Why does recognition come too late?
The tragedy is that clarity arrives when escape is almost gone. Egypt had ten plagues to understand. Pharaoh had warnings, signs, blood, frogs, darkness, death, and still drove his chariots forward. At the sea, some Egyptians finally name reality correctly. God is fighting for Israel.
But insight at the edge of judgment is not the same as repentance before judgment. The Mekhilta uses the scene to show how denial works. The foolish can be surrounded by miracle and still call it weather. The sober can speak the truth and still be inside the consequences of the empire they served.
That split inside Egypt makes the sea feel even more human. Not every enemy is equally blind. Some can read the moment. Some know exactly what is happening and still cannot escape the machinery that brought them there. Recognition has power, but it cannot always undo the road already taken.
Why did Israel fear the staff?
The second source, Mekhilta Tractate Vayassa 7:15, shifts from Egypt's realization to Israel's fear. The people look at Moses' staff and remember devastation. It struck the Nile. It helped bring plagues. It was associated with blood, frogs, lice, hail, darkness, and the ruin of Egypt. At the sea, it stood near another catastrophe.
So Israel draws a conclusion: this staff is an instrument of punishment. They are not being foolish. They are reading from experience. Every major memory attached to the staff smells like judgment. A piece of wood has become terrifying because of what God has done through it.
Their fear makes sense in the wilderness. A liberated people does not become calm overnight. They carry Egypt with them in memory, nerves, and hunger. When thirst rises, the old symbols of catastrophe can feel dangerous even in Moses' hand.
Why use the same staff for water?
God overturns their assumption deliberately. He tells Moses to take the staff with which he struck the Nile and go to the rock (Exodus 17:5). The identification matters. Not a different staff. Not a softer symbol. The feared staff. The plague staff. The staff Israel associated with punishment.
This time it brings water. The rod that turned a river to blood now answers thirst. The instrument that exposed Egypt's cruelty now sustains Israel's life in the wilderness. The same object moves from judgment to mercy because it never belonged to destruction in the first place. It belonged to God.
Can one instrument serve opposite purposes?
The Mekhilta's answer is yes, if the instrument is in God's hand.
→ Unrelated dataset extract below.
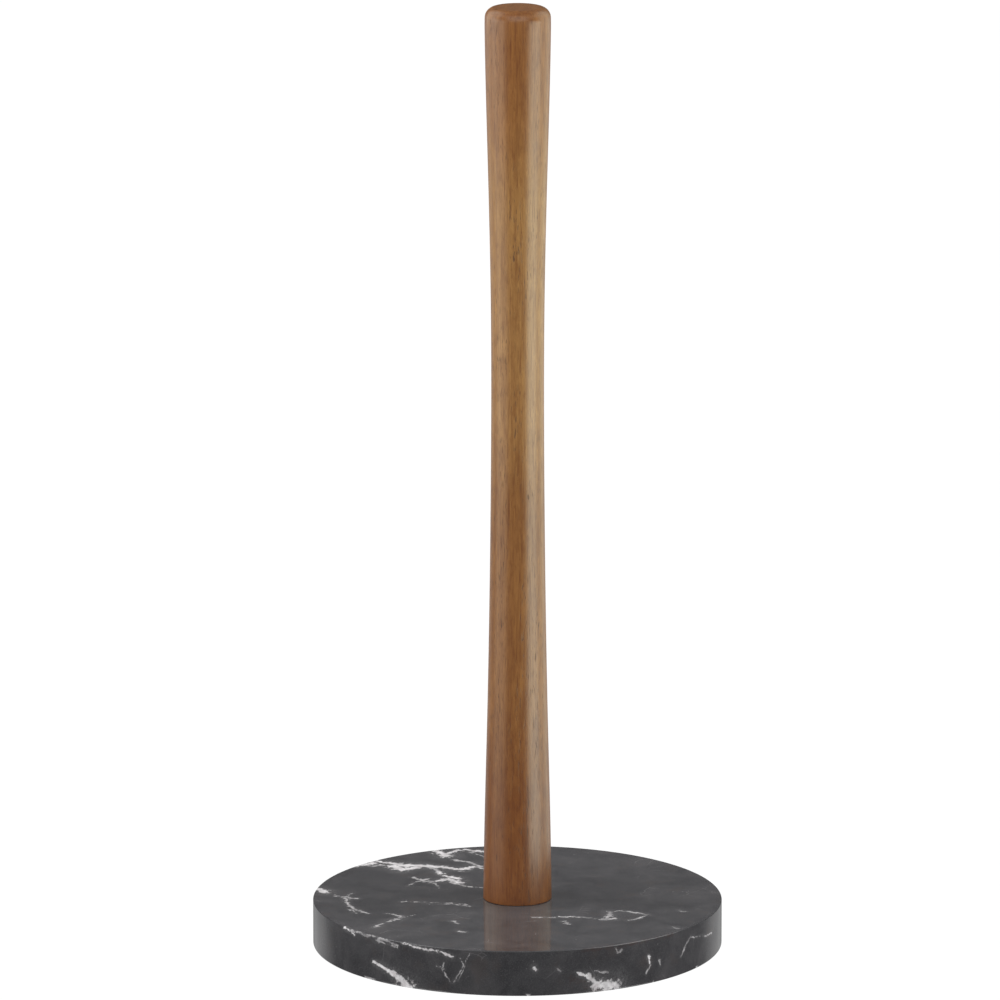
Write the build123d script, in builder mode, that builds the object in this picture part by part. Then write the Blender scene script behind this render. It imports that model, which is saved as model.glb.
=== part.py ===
from build123d import *
import os
from math import atan2, cos, degrees, radians, sin, tan

os.makedirs("parts", exist_ok=True)

# A paper towel holder: a turned wooden post on a polished stone disc. A screw comes up through the
# disc from below and draws the post down by a brass insert in its foot.
# Millimetres, +Z up. The origin is on the post's axis, in the plane that the feet stand on.

# Overall
overall_height = 355.6
foot_height = 2.0
slab_thickness = 17.0
z_slab_bottom = foot_height
z_slab_top = z_slab_bottom + slab_thickness
post_height = overall_height - z_slab_top

# Stone slab, with a pocket underneath for the head and washers
slab_diameter = 152.4
slab_top_round = 0.4
slab_bottom_round = 0.6
pocket_diameter = 24.0
pocket_depth = 10.0
pocket_chamfer = 0.5
screw_hole_diameter = 8.0
z_pocket_top = z_slab_bottom + pocket_depth

# Turned post: (radius, height above the slab) from the foot up, with the waist a little over half way
post_outline = [
    (12.75, 0.0),
    (12.3, 28.0),
    (11.05, 79.0),
    (10.2, 130.0),
    (9.75, 187.0),
    (9.9, 226.0),
    (10.55, 261.0),
    (11.7, 305.0),
    (12.15, 328.0),
    (12.1, post_height),
]
post_top_round = 4.0
post_foot_round = 0.35
drill_point_angle = 118.0

# M6 x 20 screw with a socket head, partly threaded
screw_length = 20.0
screw_pitch = 1.0
screw_crest_radius = 2.95
screw_root_radius = 2.42
screw_shank_radius = 2.9
screw_shank_length = 6.0
thread_turns = 13
thread_crest_flat = 0.14
thread_flank_lean = 30.0
flank_steps = 6
pilot_radius = 2.25
pilot_chamfer = 0.3
head_diameter = 10.0
head_height = 6.0
head_round = 0.6
socket_across_flats = 5.0
socket_depth = 3.0

# Washers on the screw
flat_washer_diameter = 18.0
flat_washer_bore = 6.4
flat_washer_thickness = 1.6
flat_washer_chamfer = 0.25
spring_washer_diameter = 11.8
spring_washer_bore = 6.1
spring_washer_thickness = 1.6
spring_washer_gap = 0.8
spring_washer_cut_angle = 20.0
z_flat_washer = z_pocket_top - flat_washer_thickness
z_spring_washer = z_flat_washer - spring_washer_thickness
z_screw_tip = z_spring_washer + screw_length

# Brass insert in the post's foot: its flange lies flush with the wood and its barbs bite into it
insert_length = 13.0
insert_radius = 4.5
insert_bore_radius = 3.02
insert_bore_chamfer = 0.5
barb_height = 0.3
barb_pitch = 2.4
barb_count = 4
first_barb_at = 3.2
flange_radius = 7.0
flange_thickness = 1.2
room_over_insert = 6.0

# Rubber feet, stuck to the slab
foot_count = 4
foot_diameter = 12.7
foot_tread_diameter = 10.4
foot_round = 0.4
foot_circle_radius = 60.0


def save(piece, name):
    """Labels a finished piece and writes it to its own file."""
    piece.label = name
    export_step(piece, f"parts/{name}.step")


def bottom_rim(part):
    """The edges of the lowest flat face."""
    return part.faces().filter_by(GeomType.PLANE).sort_by(Axis.Z)[0].edges()


def top_rim(part):
    """The edges of the highest flat face."""
    return part.faces().filter_by(GeomType.PLANE).sort_by(Axis.Z)[-1].edges()


# Slab: a disc with softened rims, bored for the screw and pocketed from below
with BuildPart() as base_slab:
    with BuildSketch(Plane.XY.offset(z_slab_bottom)):
        Circle(slab_diameter / 2)
    extrude(amount=slab_thickness)
    fillet(top_rim(base_slab), slab_top_round)
    fillet(bottom_rim(base_slab), slab_bottom_round)
    with BuildSketch(Plane.XY.offset(z_slab_bottom)):
        Circle(screw_hole_diameter / 2)
    extrude(amount=slab_thickness, mode=Mode.SUBTRACT)
    with BuildSketch(Plane.XY.offset(z_slab_bottom)):
        Circle(pocket_diameter / 2)
    extrude(amount=pocket_depth, mode=Mode.SUBTRACT)
    pocket_mouth = bottom_rim(base_slab).sort_by(SortBy.RADIUS)[0]
    chamfer(pocket_mouth, pocket_chamfer)
save(base_slab.part, "base_slab")


# Post: turned from one outline, then drilled from below for the insert
with BuildPart() as pole:
    with BuildSketch(Plane.XZ):
        with BuildLine():
            side = Spline(*[(radius, z_slab_top + height) for radius, height in post_outline])
            Polyline(side @ 1, (0, overall_height), (0, z_slab_top), side @ 0)
        make_face()
    revolve(axis=Axis.Z)
    fillet(top_rim(pole), post_top_round)
    fillet(bottom_rim(pole), post_foot_round)
    bore_end = z_slab_top + insert_length + room_over_insert
    drill_point = insert_radius / tan(radians(drill_point_angle / 2))
    with BuildSketch(Plane.XZ):
        with BuildLine():
            Polyline(
                (0, z_slab_top),
                (flange_radius, z_slab_top),
                (flange_radius, z_slab_top + flange_thickness),
                (insert_radius, z_slab_top + flange_thickness),
                (insert_radius, bore_end),
                (0, bore_end + drill_point),
                close=True,
            )
        make_face()
    revolve(axis=Axis.Z, mode=Mode.SUBTRACT)
save(pole.part, "pole")


# Insert: a flanged sleeve with rings of barbs that lean back towards the flange
with BuildPart() as threaded_insert:
    with BuildSketch(Plane.XY.offset(z_slab_top)):
        Circle(insert_radius)
    extrude(amount=insert_length)
    with BuildSketch(Plane.XY.offset(z_slab_top)):
        Circle(flange_radius)
    extrude(amount=flange_thickness)
    with BuildSketch(Plane.XZ):
        for number in range(barb_count):
            z_barb = z_slab_top + first_barb_at + number * barb_pitch
            with BuildLine():
                Polyline(
                    (insert_radius - barb_height, z_barb),
                    (insert_radius + barb_height, z_barb),
                    (insert_radius - barb_height, z_barb + barb_pitch - barb_height),
                    close=True,
                )
            make_face()
    revolve(axis=Axis.Z)
    with BuildSketch(Plane.XY.offset(z_slab_top)):
        Circle(insert_bore_radius)
    extrude(amount=insert_length, mode=Mode.SUBTRACT)
    for rim in (bottom_rim(threaded_insert), top_rim(threaded_insert)):
        chamfer(rim.sort_by(SortBy.RADIUS)[0], insert_bore_chamfer)
save(threaded_insert.part, "threaded_insert")


def flank(from_radius, to_radius, from_angle):
    """Points across a thread flank as a level cut shows it: a spiral, drawn anticlockwise."""
    slope = (to_radius - from_radius) / flank_angle_span
    steps = [flank_angle_span * step / flank_steps for step in range(flank_steps + 1)]
    return [
        (
            (from_radius + slope * step) * cos(radians(from_angle + step)),
            (from_radius + slope * step) * sin(radians(from_angle + step)),
        )
        for step in steps
    ]


# Screw: socket head, plain shank, thread and a short pilot point. The thread's level cut is one cam
# shape: crest arc, flank spiral, root arc, flank spiral. Twisted once round while it rises by one
# pitch, the cut sweeps out one turn of right-hand thread, and the turns stack.
crest_half_angle = 180 * thread_crest_flat / screw_pitch
flank_rise = (screw_crest_radius - screw_root_radius) * tan(radians(thread_flank_lean))
flank_angle_span = 360 * flank_rise / screw_pitch
root_angle = crest_half_angle + flank_angle_span
z_thread = z_spring_washer + screw_shank_length
z_pilot = z_thread + thread_turns * screw_pitch
with BuildPart() as fixing_screw:
    with BuildSketch(Plane.XY.offset(z_spring_washer - head_height)):
        Circle(head_diameter / 2)
    extrude(amount=head_height)
    fillet(bottom_rim(fixing_screw), head_round)
    with BuildSketch(Plane.XY.offset(z_spring_washer - head_height)):
        RegularPolygon(socket_across_flats / 2, 6, major_radius=False)
    extrude(amount=socket_depth, mode=Mode.SUBTRACT)
    with BuildSketch(Plane.XY.offset(z_spring_washer)):
        Circle(screw_shank_radius)
    extrude(amount=screw_shank_length)
    for turn in range(thread_turns):
        z_turn = z_thread + turn * screw_pitch
        with BuildSketch(Plane.XY.offset(z_turn)):
            with BuildLine():
                CenterArc((0, 0), screw_crest_radius, -crest_half_angle, 2 * crest_half_angle)
                Spline(*flank(screw_crest_radius, screw_root_radius, crest_half_angle))
                CenterArc((0, 0), screw_root_radius, root_angle, 360 - 2 * root_angle)
                Spline(*flank(screw_root_radius, screw_crest_radius, -root_angle))
            make_face()
        with BuildLine() as rise:
            Line((0, 0, z_turn), (0, 0, z_turn + screw_pitch))
        with BuildLine() as twist:
            Helix(screw_pitch, screw_pitch, screw_crest_radius, center=(0, 0, z_turn))
        sweep(path=rise.line, binormal=twist.line.edge())
    with BuildSketch(Plane.XY.offset(z_pilot)):
        Circle(pilot_radius)
    extrude(amount=z_screw_tip - z_pilot)
    chamfer(top_rim(fixing_screw), pilot_chamfer)
save(fixing_screw.part, "fixing_screw")


# Wide washer that spreads the screw's load on the stone
with BuildPart() as flat_washer:
    with BuildSketch(Plane.XY.offset(z_flat_washer)):
        Circle(flat_washer_diameter / 2)
        Circle(flat_washer_bore / 2, mode=Mode.SUBTRACT)
    extrude(amount=flat_washer_thickness)
    chamfer(bottom_rim(flat_washer).sort_by(SortBy.RADIUS)[-1], flat_washer_chamfer)
save(flat_washer.part, "flat_washer")


# Split washer, squeezed flat as it is when the screw is tight, with a slanting cut
with BuildPart() as spring_washer:
    with BuildSketch(Plane.XY.offset(z_spring_washer)):
        Circle(spring_washer_diameter / 2)
        Circle(spring_washer_bore / 2, mode=Mode.SUBTRACT)
    extrude(amount=spring_washer_thickness)
    lean = spring_washer_thickness * tan(radians(spring_washer_cut_angle))
    with BuildSketch(Plane.YZ):
        with BuildLine():
            Polyline(
                (0, z_spring_washer),
                (spring_washer_gap, z_spring_washer),
                (spring_washer_gap + lean, z_flat_washer),
                (lean, z_flat_washer),
                close=True,
            )
        make_face()
    extrude(amount=spring_washer_diameter, mode=Mode.SUBTRACT)
save(spring_washer.part, "spring_washer")


# Feet: tapered discs, evenly spaced on the diagonals
foot_taper = degrees(atan2((foot_diameter - foot_tread_diameter) / 2, foot_height))
for number in range(foot_count):
    bearing = radians((number + 0.5) * 360 / foot_count)
    centre = (foot_circle_radius * cos(bearing), foot_circle_radius * sin(bearing), foot_height)
    with BuildPart() as foot:
        with BuildSketch(Plane(origin=centre, z_dir=(0, 0, -1))):
            Circle(foot_diameter / 2)
        extrude(amount=foot_height, taper=foot_taper)
        fillet(bottom_rim(foot), foot_round)
    save(foot.part, f"foot_{number + 1}")
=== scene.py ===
import math

import bmesh
import bpy
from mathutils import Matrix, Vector

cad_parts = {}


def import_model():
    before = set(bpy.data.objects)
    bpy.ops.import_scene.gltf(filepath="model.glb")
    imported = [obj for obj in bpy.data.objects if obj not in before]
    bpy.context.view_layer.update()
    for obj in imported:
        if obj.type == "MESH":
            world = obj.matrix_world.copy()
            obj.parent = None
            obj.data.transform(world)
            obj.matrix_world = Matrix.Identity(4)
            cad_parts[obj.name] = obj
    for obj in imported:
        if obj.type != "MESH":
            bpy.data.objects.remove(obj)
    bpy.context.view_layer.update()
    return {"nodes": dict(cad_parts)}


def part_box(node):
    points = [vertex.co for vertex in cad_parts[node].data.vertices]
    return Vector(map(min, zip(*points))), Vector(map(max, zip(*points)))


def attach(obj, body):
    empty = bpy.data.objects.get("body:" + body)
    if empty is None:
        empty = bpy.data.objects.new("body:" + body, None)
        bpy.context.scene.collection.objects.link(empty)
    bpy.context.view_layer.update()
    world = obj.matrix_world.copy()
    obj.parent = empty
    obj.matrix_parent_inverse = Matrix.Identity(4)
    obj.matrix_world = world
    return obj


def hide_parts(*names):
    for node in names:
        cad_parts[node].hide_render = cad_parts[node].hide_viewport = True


# A paper towel holder: turned wooden post on a polished black marble disc. Lengths are metres, in the
# CAD model's frame. Patterns in materials are laid out in millimetres of the same frame.

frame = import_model()

MM = 0.001
slab_low, slab_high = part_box("base_slab")
pole_low, pole_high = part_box("pole")
SLAB_RADIUS = (slab_high.x - slab_low.x) / 2
SLAB_TOP = slab_high.z
SLAB_BOTTOM = slab_low.z
POLE_TOP = pole_high.z
FEET = ["foot_1", "foot_2", "foot_3", "foot_4"]

# Sharper edges than this, in degrees, stay sharp on a turned form
SHARP_EDGE = 30


# ---------------------------------------------------------------- turned forms

def arc(centre, radius, start, end, steps=8):
    """Points (radius, height) on an arc, from one angle to another in degrees."""
    angles = [math.radians(start + (end - start) * step / steps) for step in range(steps + 1)]
    return [(centre[0] + radius * math.cos(a), centre[1] + radius * math.sin(a)) for a in angles]


def through(points, steps=14):
    """A smooth curve through points (radius, height), with the slope at each taken from its
    neighbours."""
    slopes = []
    for number in range(len(points)):
        before, after = points[max(number - 1, 0)], points[min(number + 1, len(points) - 1)]
        slopes.append((after[0] - before[0]) / (after[1] - before[1]))
    curve = []
    for number in range(len(points) - 1):
        (r0, z0), (r1, z1) = points[number], points[number + 1]
        rise = z1 - z0
        for step in range(steps):
            t = step / steps
            ends = r0 * (2 * t**3 - 3 * t**2 + 1) + r1 * (3 * t**2 - 2 * t**3)
            lean = slopes[number] * (t**3 - 2 * t**2 + t) + slopes[number + 1] * (t**3 - t**2)
            curve.append((ends + lean * rise, z0 + rise * t))
    return curve + [points[-1]]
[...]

Human beings freeze objects inside their worst memory. This hurt us. This frightened us. This stood near disaster. Therefore this can only be dangerous. God refuses that narrow reading. The staff is not punishment itself. It is a servant.
That is a deeper lesson than comfort. It means the meaning of a thing is not exhausted by the first time we saw it. The sea was terror until it became a road. The staff was plague until it became water. The same sign can expose Egypt and sustain Israel.
The wilderness needs that lesson because survival there is full of reversals. Bitter water can be sweetened. Bread can fall from heaven. A rock can drink out water when struck. The staff joins that world of transformed meanings.
What did Moses carry afterward?
Moses carried a piece of wood heavy with memory. Egypt saw it and remembered collapse. Israel saw it and remembered fear. God saw an instrument still available for mercy. That difference is the story.
At the sea, Egypt finally realized the Lord was fighting for Israel. At the rock, Israel learned that the Lord could also feed them through the very symbol they feared. Judgment and mercy were not two competing powers. They were two missions of the same God, carried in the same hand.